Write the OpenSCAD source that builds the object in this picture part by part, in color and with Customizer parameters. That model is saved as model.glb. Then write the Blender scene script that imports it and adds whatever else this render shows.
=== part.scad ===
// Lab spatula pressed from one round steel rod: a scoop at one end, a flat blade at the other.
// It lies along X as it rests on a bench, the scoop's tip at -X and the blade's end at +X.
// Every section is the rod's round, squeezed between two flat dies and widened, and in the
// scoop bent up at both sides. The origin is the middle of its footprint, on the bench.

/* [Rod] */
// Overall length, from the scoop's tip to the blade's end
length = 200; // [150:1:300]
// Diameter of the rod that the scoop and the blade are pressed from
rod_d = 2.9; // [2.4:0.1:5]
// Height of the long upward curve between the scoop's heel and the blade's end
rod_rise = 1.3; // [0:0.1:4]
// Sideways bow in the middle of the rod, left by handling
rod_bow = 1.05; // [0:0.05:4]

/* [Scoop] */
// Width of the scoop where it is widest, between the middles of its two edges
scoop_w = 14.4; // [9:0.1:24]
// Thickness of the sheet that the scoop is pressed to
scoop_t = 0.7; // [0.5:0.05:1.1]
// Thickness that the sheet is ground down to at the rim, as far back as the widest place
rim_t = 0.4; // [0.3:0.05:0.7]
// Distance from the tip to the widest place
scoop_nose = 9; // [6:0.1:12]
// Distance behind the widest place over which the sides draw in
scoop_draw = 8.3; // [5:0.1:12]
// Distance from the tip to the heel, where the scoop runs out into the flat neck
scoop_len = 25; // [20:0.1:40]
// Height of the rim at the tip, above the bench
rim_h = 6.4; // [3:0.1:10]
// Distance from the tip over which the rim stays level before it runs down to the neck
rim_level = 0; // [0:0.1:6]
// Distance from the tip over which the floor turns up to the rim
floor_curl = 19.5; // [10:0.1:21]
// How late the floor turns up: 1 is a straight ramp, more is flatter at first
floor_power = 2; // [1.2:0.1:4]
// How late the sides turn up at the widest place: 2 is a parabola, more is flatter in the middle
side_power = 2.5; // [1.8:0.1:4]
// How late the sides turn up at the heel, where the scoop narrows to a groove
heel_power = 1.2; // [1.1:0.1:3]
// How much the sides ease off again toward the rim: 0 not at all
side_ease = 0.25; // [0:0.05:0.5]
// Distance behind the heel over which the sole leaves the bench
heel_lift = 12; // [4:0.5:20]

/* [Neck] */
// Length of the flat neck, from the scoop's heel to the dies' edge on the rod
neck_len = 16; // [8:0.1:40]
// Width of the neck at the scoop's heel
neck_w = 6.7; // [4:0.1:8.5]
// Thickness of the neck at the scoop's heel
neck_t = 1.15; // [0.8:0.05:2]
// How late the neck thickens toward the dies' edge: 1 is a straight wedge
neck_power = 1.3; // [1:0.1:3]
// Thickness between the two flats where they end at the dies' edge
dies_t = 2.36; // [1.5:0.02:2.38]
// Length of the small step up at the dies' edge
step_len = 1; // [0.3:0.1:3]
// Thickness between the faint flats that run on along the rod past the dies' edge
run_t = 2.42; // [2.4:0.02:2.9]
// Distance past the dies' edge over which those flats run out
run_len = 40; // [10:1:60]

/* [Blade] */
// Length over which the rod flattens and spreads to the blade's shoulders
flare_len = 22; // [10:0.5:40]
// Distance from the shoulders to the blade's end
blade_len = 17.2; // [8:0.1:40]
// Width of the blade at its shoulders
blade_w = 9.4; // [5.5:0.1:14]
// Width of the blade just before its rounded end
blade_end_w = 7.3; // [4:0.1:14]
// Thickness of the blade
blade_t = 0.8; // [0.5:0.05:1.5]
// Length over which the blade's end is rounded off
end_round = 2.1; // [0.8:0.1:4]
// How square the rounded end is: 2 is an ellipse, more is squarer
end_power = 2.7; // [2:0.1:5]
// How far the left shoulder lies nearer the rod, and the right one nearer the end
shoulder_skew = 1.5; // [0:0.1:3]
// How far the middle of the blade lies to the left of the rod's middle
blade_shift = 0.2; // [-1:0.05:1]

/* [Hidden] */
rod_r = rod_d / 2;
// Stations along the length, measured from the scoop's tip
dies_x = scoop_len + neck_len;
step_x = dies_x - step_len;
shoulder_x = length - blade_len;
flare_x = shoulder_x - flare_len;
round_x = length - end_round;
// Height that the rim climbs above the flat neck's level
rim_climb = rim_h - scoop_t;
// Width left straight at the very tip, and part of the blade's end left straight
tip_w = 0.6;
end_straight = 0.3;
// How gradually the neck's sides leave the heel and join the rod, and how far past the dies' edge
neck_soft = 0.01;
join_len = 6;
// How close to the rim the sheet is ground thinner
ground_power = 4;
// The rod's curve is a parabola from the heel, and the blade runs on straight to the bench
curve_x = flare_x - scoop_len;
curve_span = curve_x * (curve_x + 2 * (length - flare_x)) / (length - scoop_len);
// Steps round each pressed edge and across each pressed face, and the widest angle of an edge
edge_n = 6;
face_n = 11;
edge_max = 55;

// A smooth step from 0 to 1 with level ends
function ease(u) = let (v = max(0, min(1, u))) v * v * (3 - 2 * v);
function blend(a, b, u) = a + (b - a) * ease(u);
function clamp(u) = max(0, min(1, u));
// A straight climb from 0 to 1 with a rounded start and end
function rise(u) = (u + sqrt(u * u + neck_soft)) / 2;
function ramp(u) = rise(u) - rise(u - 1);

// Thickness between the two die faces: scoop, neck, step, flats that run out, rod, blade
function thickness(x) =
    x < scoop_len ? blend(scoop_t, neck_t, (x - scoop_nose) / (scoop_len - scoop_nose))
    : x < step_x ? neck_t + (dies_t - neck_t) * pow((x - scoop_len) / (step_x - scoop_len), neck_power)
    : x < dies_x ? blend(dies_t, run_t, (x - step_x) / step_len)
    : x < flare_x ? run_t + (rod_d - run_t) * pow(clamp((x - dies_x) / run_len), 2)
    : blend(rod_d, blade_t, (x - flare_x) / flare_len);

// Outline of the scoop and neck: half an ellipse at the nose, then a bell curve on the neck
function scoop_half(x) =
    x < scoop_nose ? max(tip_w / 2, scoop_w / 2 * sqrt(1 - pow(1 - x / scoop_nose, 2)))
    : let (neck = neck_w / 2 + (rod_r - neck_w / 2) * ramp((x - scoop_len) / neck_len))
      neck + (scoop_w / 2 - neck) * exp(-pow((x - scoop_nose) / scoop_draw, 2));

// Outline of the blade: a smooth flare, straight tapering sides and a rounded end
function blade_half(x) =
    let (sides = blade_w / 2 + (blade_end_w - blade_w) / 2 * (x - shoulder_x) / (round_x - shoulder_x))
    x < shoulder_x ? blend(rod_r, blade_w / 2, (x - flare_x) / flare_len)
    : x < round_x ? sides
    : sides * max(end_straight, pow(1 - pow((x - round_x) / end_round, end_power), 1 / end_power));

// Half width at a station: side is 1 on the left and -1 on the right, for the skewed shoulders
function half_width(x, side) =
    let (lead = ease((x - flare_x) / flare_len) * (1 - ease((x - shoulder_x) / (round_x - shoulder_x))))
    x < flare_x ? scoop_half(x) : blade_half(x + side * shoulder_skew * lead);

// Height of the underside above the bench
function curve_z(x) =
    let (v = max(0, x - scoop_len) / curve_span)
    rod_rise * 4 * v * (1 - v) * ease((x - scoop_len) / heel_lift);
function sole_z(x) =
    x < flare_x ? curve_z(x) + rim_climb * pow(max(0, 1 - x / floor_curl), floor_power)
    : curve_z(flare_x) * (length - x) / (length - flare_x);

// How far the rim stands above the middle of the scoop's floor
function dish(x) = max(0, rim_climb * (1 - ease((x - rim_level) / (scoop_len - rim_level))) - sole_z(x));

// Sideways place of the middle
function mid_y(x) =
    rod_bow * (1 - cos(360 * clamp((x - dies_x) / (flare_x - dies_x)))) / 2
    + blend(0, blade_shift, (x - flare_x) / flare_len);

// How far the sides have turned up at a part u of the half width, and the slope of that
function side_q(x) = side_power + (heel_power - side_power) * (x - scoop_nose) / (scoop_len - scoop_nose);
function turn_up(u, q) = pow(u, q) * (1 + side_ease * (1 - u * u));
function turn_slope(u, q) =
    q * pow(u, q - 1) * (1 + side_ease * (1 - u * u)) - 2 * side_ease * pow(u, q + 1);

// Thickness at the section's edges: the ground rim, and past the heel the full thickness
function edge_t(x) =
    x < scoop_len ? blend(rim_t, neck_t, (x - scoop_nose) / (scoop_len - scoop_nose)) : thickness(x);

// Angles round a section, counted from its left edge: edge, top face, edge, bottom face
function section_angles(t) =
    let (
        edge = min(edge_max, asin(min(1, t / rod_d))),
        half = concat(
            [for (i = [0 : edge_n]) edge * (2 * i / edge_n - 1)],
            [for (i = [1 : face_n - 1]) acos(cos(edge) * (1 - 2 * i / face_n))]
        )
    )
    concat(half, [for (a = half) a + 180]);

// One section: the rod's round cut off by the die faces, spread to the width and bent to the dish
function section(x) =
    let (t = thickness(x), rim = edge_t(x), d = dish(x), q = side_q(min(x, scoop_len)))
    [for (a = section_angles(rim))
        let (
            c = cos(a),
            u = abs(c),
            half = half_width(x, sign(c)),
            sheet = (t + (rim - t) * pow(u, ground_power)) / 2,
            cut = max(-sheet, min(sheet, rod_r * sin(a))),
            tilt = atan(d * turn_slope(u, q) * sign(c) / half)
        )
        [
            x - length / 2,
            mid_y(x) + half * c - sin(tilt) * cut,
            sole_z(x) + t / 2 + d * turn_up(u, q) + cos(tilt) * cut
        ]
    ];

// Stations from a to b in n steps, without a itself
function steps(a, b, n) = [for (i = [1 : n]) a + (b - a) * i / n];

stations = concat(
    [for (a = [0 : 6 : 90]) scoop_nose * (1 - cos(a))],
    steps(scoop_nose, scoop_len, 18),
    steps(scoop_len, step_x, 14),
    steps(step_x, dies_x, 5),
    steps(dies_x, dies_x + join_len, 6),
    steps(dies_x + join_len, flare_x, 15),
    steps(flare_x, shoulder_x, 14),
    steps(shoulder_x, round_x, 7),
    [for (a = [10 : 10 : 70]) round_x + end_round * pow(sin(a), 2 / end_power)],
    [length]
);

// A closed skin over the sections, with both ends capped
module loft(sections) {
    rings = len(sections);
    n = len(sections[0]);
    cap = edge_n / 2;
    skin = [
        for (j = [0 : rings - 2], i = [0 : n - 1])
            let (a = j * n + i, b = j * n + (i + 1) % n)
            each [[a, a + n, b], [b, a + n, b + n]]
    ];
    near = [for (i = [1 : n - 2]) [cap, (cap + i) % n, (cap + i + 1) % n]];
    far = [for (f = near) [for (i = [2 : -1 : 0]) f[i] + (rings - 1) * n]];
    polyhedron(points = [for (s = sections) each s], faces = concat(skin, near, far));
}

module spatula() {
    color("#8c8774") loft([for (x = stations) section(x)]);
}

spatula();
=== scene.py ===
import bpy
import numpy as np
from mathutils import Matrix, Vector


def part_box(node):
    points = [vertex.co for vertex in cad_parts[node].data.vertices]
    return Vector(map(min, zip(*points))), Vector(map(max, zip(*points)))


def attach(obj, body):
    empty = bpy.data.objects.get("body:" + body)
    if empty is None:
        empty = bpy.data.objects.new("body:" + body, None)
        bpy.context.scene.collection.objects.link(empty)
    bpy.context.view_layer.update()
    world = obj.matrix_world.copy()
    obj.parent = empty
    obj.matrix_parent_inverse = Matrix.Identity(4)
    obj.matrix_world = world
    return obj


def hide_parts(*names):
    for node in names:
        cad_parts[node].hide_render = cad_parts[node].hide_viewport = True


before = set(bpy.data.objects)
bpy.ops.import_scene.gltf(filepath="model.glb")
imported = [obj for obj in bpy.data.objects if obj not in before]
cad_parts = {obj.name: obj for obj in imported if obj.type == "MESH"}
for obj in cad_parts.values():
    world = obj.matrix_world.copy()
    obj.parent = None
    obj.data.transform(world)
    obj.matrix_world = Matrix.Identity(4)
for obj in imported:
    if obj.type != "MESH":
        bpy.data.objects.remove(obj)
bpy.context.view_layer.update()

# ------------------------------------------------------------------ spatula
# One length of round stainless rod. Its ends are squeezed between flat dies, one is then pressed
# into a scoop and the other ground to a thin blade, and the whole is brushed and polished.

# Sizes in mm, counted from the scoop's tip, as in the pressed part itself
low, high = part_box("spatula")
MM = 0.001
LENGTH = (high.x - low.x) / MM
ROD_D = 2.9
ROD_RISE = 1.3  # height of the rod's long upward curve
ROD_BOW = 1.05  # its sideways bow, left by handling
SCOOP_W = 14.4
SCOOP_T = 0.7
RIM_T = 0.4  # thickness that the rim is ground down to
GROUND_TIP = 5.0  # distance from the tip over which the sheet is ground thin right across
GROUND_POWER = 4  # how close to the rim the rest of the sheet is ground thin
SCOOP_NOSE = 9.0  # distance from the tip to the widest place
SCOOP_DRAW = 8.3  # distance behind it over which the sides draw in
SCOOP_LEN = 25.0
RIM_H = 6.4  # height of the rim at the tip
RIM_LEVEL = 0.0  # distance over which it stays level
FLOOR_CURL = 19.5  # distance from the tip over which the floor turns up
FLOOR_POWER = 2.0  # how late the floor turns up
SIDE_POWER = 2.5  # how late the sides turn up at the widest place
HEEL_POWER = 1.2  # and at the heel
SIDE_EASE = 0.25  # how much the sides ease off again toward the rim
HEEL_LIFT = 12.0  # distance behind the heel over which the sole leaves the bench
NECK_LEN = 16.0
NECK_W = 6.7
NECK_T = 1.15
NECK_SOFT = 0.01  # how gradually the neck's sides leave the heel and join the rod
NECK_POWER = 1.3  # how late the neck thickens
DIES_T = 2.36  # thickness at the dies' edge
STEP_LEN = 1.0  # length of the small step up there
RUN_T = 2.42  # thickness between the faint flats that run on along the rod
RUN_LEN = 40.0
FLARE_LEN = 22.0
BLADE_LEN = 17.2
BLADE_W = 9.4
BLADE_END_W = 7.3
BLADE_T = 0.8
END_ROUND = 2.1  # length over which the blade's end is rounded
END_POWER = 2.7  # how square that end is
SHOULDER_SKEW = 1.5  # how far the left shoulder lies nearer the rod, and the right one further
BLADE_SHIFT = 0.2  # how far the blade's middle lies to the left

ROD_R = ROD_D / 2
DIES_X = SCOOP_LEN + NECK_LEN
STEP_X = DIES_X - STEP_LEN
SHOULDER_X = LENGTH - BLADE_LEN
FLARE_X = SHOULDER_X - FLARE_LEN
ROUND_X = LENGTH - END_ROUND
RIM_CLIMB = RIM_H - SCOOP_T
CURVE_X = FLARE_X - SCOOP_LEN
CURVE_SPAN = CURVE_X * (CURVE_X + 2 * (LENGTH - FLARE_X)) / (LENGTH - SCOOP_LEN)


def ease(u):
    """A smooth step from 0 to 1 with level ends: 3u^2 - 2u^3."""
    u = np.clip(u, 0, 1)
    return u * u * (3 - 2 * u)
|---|
» Problem statement
In the listing above, find the line with "polyhedron(points = [for" and the line with "obj.parent = empty", then print exactly those two lines and every line between them, and nothing more.

» In response
    polyhedron(points = [for (s = sections) each s], faces = concat(skin, near, far));
}

module spatula() {
    color("#8c8774") loft([for (x = stations) section(x)]);
}

spatula();
=== scene.py ===
import bpy
import numpy as np
from mathutils import Matrix, Vector


def part_box(node):
    points = [vertex.co for vertex in cad_parts[node].data.vertices]
    return Vector(map(min, zip(*points))), Vector(map(max, zip(*points)))


def attach(obj, body):
    empty = bpy.data.objects.get("body:" + body)
    if empty is None:
        empty = bpy.data.objects.new("body:" + body, None)
        bpy.context.scene.collection.objects.link(empty)
    bpy.context.view_layer.update()
    world = obj.matrix_world.copy()
    obj.parent = empty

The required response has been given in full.